**Written problem:**
Below is a block of data; give all of it again word for word.
═════ Data shown ═════
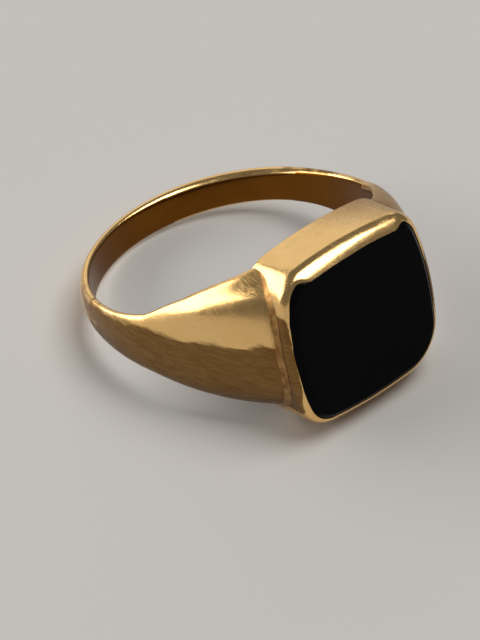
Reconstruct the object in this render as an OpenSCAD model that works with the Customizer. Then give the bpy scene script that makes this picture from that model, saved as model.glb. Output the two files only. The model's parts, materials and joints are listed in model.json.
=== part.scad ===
// Signet ring with a cushion-shaped black stone: a D-section shank in two lengths,
// two hollow shoulder shells and a box setting whose rim is rubbed over the stone.
//
// The ring is worked out in its own frame: the finger axis is Z, the head is at +X and the
// centre of the finger hole is at 0. lying() then lays it on the floor, as it rests when
// it is put down: on the head's lower back edge and the back of the shank. The head faces -Y.

/* [Finger hole and shank] */
// Diameter of the round part of the finger hole
finger_d = 18; // [16.5:0.1:20]
// Thickness of the shank at the middle of its width
shank_t = 0.8; // [0.75:0.05:1.1]
// Width of the shank at the back of the finger
shank_back_w = 2.2; // [1.6:0.1:2.6]
// Width of the shank where the shoulders start
shank_side_w = 4.1; // [3.8:0.1:4.4]
// Radius of the crown across the shank
crown_r = 4.5; // [4:0.5:9]
// Angle from the head to the joint between shank and shoulder
joint_angle = 75; // [70:1:80]
// Width of the thin tongue that the shank continues as, under each shoulder
tongue_w = 2.6; // [2:0.1:2.7]
// Thickness of the tongue
tongue_t = 0.4; // [0.35:0.05:0.45]
// Angle from the head to the soldered cut in the shank
cut_angle = 108; // [100:1:130]
// Width of the solder in the cut
cut_w = 0.25; // [0.15:0.05:0.5]

/* [Head] */
// Length of the stone across the finger
stone_l = 10.9; // [10:0.1:11.5]
// Width of the stone along the finger
stone_w = 10.44; // [10:0.1:11]
// Radius of the two bowed ends of the stone
end_bow_r = 17.5; // [14:0.5:25]
// Radius of the two bowed long sides of the stone
side_bow_r = 28; // [20:1:40]
// Radius of the stone's corners
corner_r = 1.8; // [1.2:0.1:2.4]
// Height of the stone's girdle edge above the centre of the finger hole
girdle_h = 11.76; // [11.5:0.01:12.2]
// Thickness of the stone from its back to its table
stone_t = 2.2; // [1.8:0.1:2.4]
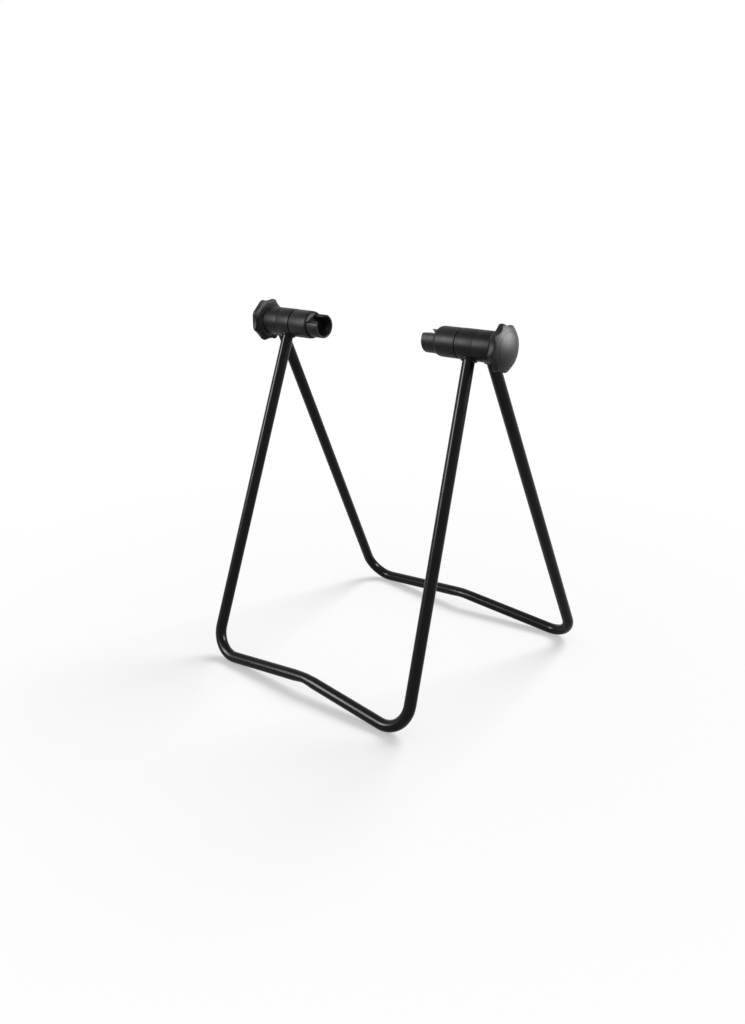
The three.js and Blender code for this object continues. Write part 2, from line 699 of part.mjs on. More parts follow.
═════
**Exercise result:**
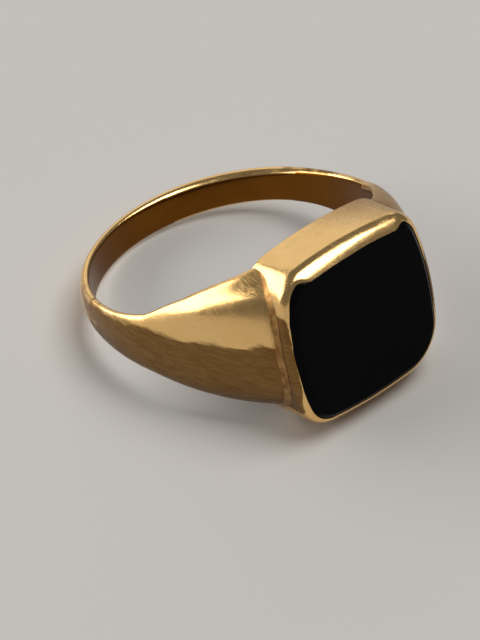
Reconstruct the object in this render as an OpenSCAD model that works with the Customizer. Then give the bpy scene script that makes this picture from that model, saved as model.glb. Output the two files only. The model's parts, materials and joints are listed in model.json.
=== part.scad ===
// Signet ring with a cushion-shaped black stone: a D-section shank in two lengths,
// two hollow shoulder shells and a box setting whose rim is rubbed over the stone.
//
// The ring is worked out in its own frame: the finger axis is Z, the head is at +X and the
// centre of the finger hole is at 0. lying() then lays it on the floor, as it rests when
// it is put down: on the head's lower back edge and the back of the shank. The head faces -Y.

/* [Finger hole and shank] */
// Diameter of the round part of the finger hole
finger_d = 18; // [16.5:0.1:20]
// Thickness of the shank at the middle of its width
shank_t = 0.8; // [0.75:0.05:1.1]
// Width of the shank at the back of the finger
shank_back_w = 2.2; // [1.6:0.1:2.6]
// Width of the shank where the shoulders start
shank_side_w = 4.1; // [3.8:0.1:4.4]
// Radius of the crown across the shank
crown_r = 4.5; // [4:0.5:9]
// Angle from the head to the joint between shank and shoulder
joint_angle = 75; // [70:1:80]
// Width of the thin tongue that the shank continues as, under each shoulder
tongue_w = 2.6; // [2:0.1:2.7]
// Thickness of the tongue
tongue_t = 0.4; // [0.35:0.05:0.45]
// Angle from the head to the soldered cut in the shank
cut_angle = 108; // [100:1:130]
// Width of the solder in the cut
cut_w = 0.25; // [0.15:0.05:0.5]

/* [Head] */
// Length of the stone across the finger
stone_l = 10.9; // [10:0.1:11.5]
// Width of the stone along the finger
stone_w = 10.44; // [10:0.1:11]
// Radius of the two bowed ends of the stone
end_bow_r = 17.5; // [14:0.5:25]
// Radius of the two bowed long sides of the stone
side_bow_r = 28; // [20:1:40]
// Radius of the stone's corners
corner_r = 1.8; // [1.2:0.1:2.4]
// Height of the stone's girdle edge above the centre of the finger hole
girdle_h = 11.76; // [11.5:0.01:12.2]
// Thickness of the stone from its back to its table
stone_t = 2.2; // [1.8:0.1:2.4]
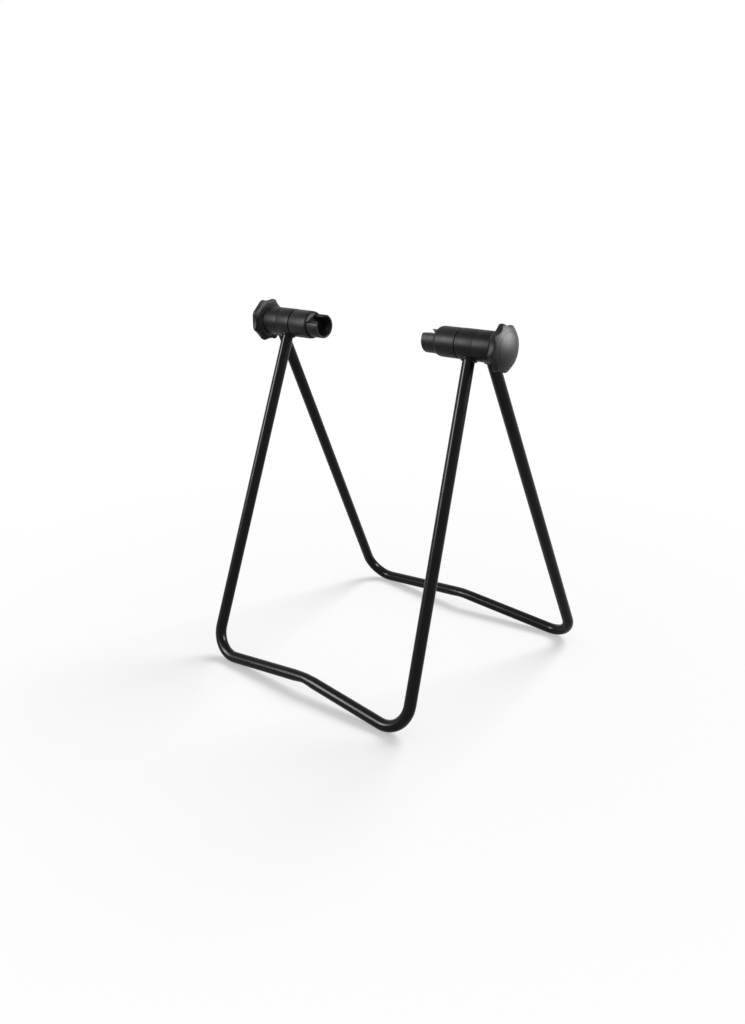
The three.js and Blender code for this object continues. Write part 2, from line 699 of part.mjs on. More parts follow.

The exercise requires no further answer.